Le Challenger 600 a 45 ans
En ce matin du 8 novembre 1978, le pilote d’essai en chef de Canadair, M. Doug Atkins, mène le Challenger 600 vers le bout de la piste pour son premier vol. Il fait à peine 2º Celsius, les vents sont calmes et la visibilité est de près de 20 km ; c’est une météo idéale pour un premier vol. À l’extérieure des ateliers de Canadair, c’est dans une atmosphère fébrile et enthousiasme que les employés se massent pour assister au décollage. Cela faisait longtemps que l’ambiance n’avait pas été aussi bonne chez l’avionneur.
La renaissance de Canadair
De sa création 1944 jusqu’à la fin des années 60, Canadair dépendait presque exclusivement du secteur de la défense. Mais les importantes coupures des gouvernements dans les budgets militaires ont eu un impact dévastateur sur les finances de l’avionneur montréalais. Bien que le CL-215 était un succès du point de vue technologique, le fabricant ne pouvait espérer vendre plus de 5 exemplaires par année de cet avion de niche.
Lors de la première tranche des années 70, la situation financière de Canadair se détériore. Les dirigeants de l’entreprise tentent de convaincre la compagnie mère, General Dynamics, de financer le développement d’un nouvel avion d’affaires. Mais celle-ci ne veut rien entendre. Puis en 1976, le ministre de l’Économie du Canada, M. Jean Chrétien, convainc ses collègues ministres de l’Importance stratégique du fabricant pour l’industrie aéronautique. C’est ainsi que le gouvernement canadien fit l’acquisition de Canadair des mains de General Dynamics pour la somme de 75 M$. Par la suite, M. Chrétien se laisse emporter par les caractéristiques révolutionnaires du Challenger. Dans son enthousiasme, il accorde le financement de 130 M$ pour son développement sans l’approbation du conseil des ministres. Ces derniers furent placés devant un fait accompli.
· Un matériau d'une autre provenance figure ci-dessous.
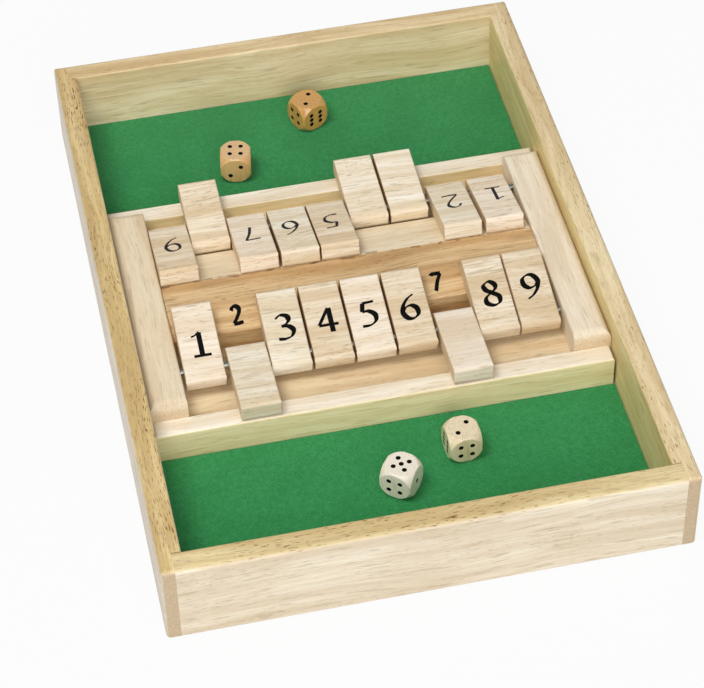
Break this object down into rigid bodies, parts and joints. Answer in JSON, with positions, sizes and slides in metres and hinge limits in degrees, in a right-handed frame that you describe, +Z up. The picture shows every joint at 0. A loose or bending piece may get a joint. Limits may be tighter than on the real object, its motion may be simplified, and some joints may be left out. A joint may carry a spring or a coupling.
{
  "type": "shut the box game",
  "caption": "Shallow open wooden box with a felt-lined dice tray at each end and facing rows of numbered flaps that turn on rods beside a bevelled centre ridge.",
  "frame": {"origin": "middle of the box at the surface it stands on", "axes": "+X along the flap rows, to the right of the near player; +Y towards the far player; +Z up"},
  "size_m": [0.22, 0.315, 0.04],
  "materials": {
    "wall_wood": "clear-lacquered pale hardwood with short dark flecks",
    "panel_wood": "bare plywood",
    "deck_wood": "clear-lacquered tan hardwood, straight grain",
    "divider_wood": "clear-lacquered pale hardwood",
    "rail_wood": "clear-lacquered cream hardwood",
    "flap_wood": "smooth cream hardwood, eased edges",
    "felt": "short-nap green felt",
    "steel": "bright drawn rod",
    "pale_die_wood": "polished pale wood",
    "dark_die_wood": "varnished golden wood",
    "ink": "matte black printing ink and pip paint"
  },
  "bodies": {
    "box": {"near_board": "wall_wood", "far_board": "wall_wood", "left_board": "wall_wood", "right_board": "wall_wood", "bottom_panel": "panel_wood", "near_felt": "felt", "far_felt": "felt", "deck_board": "deck_wood", "near_divider": "divider_wood", "far_divider": "divider_wood", "left_rail": "rail_wood", "right_rail": "rail_wood", "centre_ridge": "deck_wood", "far_slope": "divider_wood", "near_rod": "steel", "far_rod": "steel"},
    "near_flap_1": {"near_flap_1": "flap_wood"},
    "near_flap_2": {"near_flap_2": "flap_wood"},
    "near_flap_3": {"near_flap_3": "flap_wood"},
    "near_flap_4": {"near_flap_4": "flap_wood"},
    "near_flap_5": {"near_flap_5": "flap_wood"},
    "near_flap_6": {"near_flap_6": "flap_wood"},
    "near_flap_7": {"near_flap_7": "flap_wood"},
    "near_flap_8": {"near_flap_8": "flap_wood"},
    "near_flap_9": {"near_flap_9": "flap_wood"},
    "far_flap_1": {"far_flap_1": "flap_wood"},
    "far_flap_2": {"far_flap_2": "flap_wood"},
    "far_flap_3": {"far_flap_3": "flap_wood"},
    "far_flap_4": {"far_flap_4": "flap_wood"},
    "far_flap_5": {"far_flap_5": "flap_wood"},
    "far_flap_6": {"far_flap_6": "flap_wood"},
    "far_flap_7": {"far_flap_7": "flap_wood"},
    "far_flap_8": {"far_flap_8": "flap_wood"},
    "far_flap_9": {"far_flap_9": "flap_wood"},
    "near_die_1": {"near_die_1": "pale_die_wood"},
    "near_die_2": {"near_die_2": "pale_die_wood"},
    "far_die_1": {"far_die_1": "dark_die_wood"},
    "far_die_2": {"far_die_2": "dark_die_wood"}
  },
  "joints": [
    {"name": "near_flap_1_turn", "type": "hinge", "parent": "box", "child": "near_flap_1", "pos_m": [0, -0.04059, 0.02748], "axis": [1, 0, 0], "range_deg": [0, 163.8]},
    {"name": "near_flap_2_turn", "type": "hinge", "parent": "box", "child": "near_flap_2", "pos_m": [0, -0.04059, 0.02748], "axis": [1, 0, 0], "range_deg": [-163.8, 0]},
    {"name": "near_flap_3_turn", "type": "hinge", "parent": "box", "child": "near_flap_3", "pos_m": [0, -0.04059, 0.02748], "axis": [1, 0, 0], "range_deg": [0, 163.8]},
    {"name": "near_flap_4_turn", "type": "hinge", "parent": "box", "child": "near_flap_4", "pos_m": [0, -0.04059, 0.02748], "axis": [1, 0, 0], "range_deg": [0, 163.8]},
    {"name": "near_flap_5_turn", "type": "hinge", "parent": "box", "child": "near_flap_5", "pos_m": [0, -0.04059, 0.02748], "axis": [1, 0, 0], "range_deg": [0, 163.8]},
    {"name": "near_flap_6_turn", "type": "hinge", "parent": "box", "child": "near_flap_6", "pos_m": [0, -0.04059, 0.02748], "axis": [1, 0, 0], "range_deg": [0, 163.8]},
    {"name": "near_flap_7_turn", "type": "hinge", "parent": "box", "child": "near_flap_7", "pos_m": [0, -0.04059, 0.02748], "axis": [1, 0, 0], "range_deg": [-163.8, 0]},
    {"name": "near_flap_8_turn", "type": "hinge", "parent": "box", "child": "near_flap_8", "pos_m": [0, -0.04059, 0.02748], "axis": [1, 0, 0], "range_deg": [0, 163.8]},
    {"name": "near_flap_9_turn", "type": "hinge", "parent": "box", "child": "near_flap_9", "pos_m": [0, -0.04059, 0.02748], "axis": [1, 0, 0], "range_deg": [0, 163.8]},
    {"name": "far_flap_1_turn", "type": "hinge", "parent": "box", "child": "far_flap_1", "pos_m": [0, 0.04, 0.02748], "axis": [-1, 0, 0], "range_deg": [0, 163.2]},
    {"name": "far_flap_2_turn", "type": "hinge", "parent": "box", "child": "far_flap_2", "pos_m": [0, 0.04, 0.02748], "axis": [-1, 0, 0], "range_deg": [0, 163.2]},
    {"name": "far_flap_3_turn", "type": "hinge", "parent": "box", "child": "far_flap_3", "pos_m": [0, 0.04, 0.02748], "axis": [-1, 0, 0], "range_deg": [-163.2, 0]},
    {"name": "far_flap_4_turn", "type": "hinge", "parent": "box", "child": "far_flap_4", "pos_m": [0, 0.04, 0.02748], "axis": [-1, 0, 0], "range_deg": [-163.2, 0]},
    {"name": "far_flap_5_turn", "type": "hinge", "parent": "box", "child": "far_flap_5", "pos_m": [0, 0.04, 0.02748], "axis": [-1, 0, 0], "range_deg": [0, 163.2]},
    {"name": "far_flap_6_turn", "type": "hinge", "parent": "box", "child": "far_flap_6", "pos_m": [0, 0.04, 0.02748], "axis": [-1, 0, 0], "range_deg": [0, 163.2]},
    {"name": "far_flap_7_turn", "type": "hinge", "parent": "box", "child": "far_flap_7", "pos_m": [0, 0.04, 0.02748], "axis": [-1, 0, 0], "range_deg": [0, 163.2]},
    {"name": "far_flap_8_turn", "type": "hinge", "parent": "box", "child": "far_flap_8", "pos_m": [0, 0.04, 0.02748], "axis": [-1, 0, 0], "range_deg": [-163.2, 0]},
    {"name": "far_flap_9_turn", "type": "hinge", "parent": "box", "child": "far_flap_9", "pos_m": [0, 0.04, 0.02748], "axis": [-1, 0, 0], "range_deg": [0, 163.2]},
    {"name": "near_die_1_lift", "type": "slide", "parent": "box", "child": "near_die_1", "axis": [0, 0, 1], "range_m": [0, 0.06]},
    {"name": "near_die_2_lift", "type": "slide", "parent": "box", "child": "near_die_2", "axis": [0, 0, 1], "range_m": [0, 0.06]},
    {"name": "far_die_1_lift", "type": "slide", "parent": "box", "child": "far_die_1", "axis": [0, 0, 1], "range_m": [0, 0.06]},
    {"name": "far_die_2_lift", "type": "slide", "parent": "box", "child": "far_die_2", "axis": [0, 0, 1], "range_m": [0, 0.06]}
  ]
}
C’est donc en octobre 1976 que le développement du Challenger 600 est officiellement lancé. Cette étape constitue la renaissance du fabricant qui pour la première fois se lance dans le développement d’un avion civil à fort potentiel de vente.
Une promesse qui prend forme
En 1976, Canadair ne comptait plus que 1 500 employés, en ce matin de novembre, ils sont près de 4 000 à mettre tous leurs espoirs sur le Challenger. Le simple fait qu’un avion aussi révolutionnaire soit déjà prêt à voler deux ans après son lancement est un exploit en soi. C’est le premier avion d’affaires à être muni d’ailes supercritiques, à avoir un fuselage permettant de se tenir debout avec une avionique de pointe. Il promet à ses acheteurs de pouvoir voler plus vite, plus haut, plus loin et avec confort inégalé par rapport aux autres avions d’affaires. D’ailleurs ils ont été nombreux à y croire puisque l’équipe des ventes a réussi à décrocher plus de 130 commandes avant ce premier vol.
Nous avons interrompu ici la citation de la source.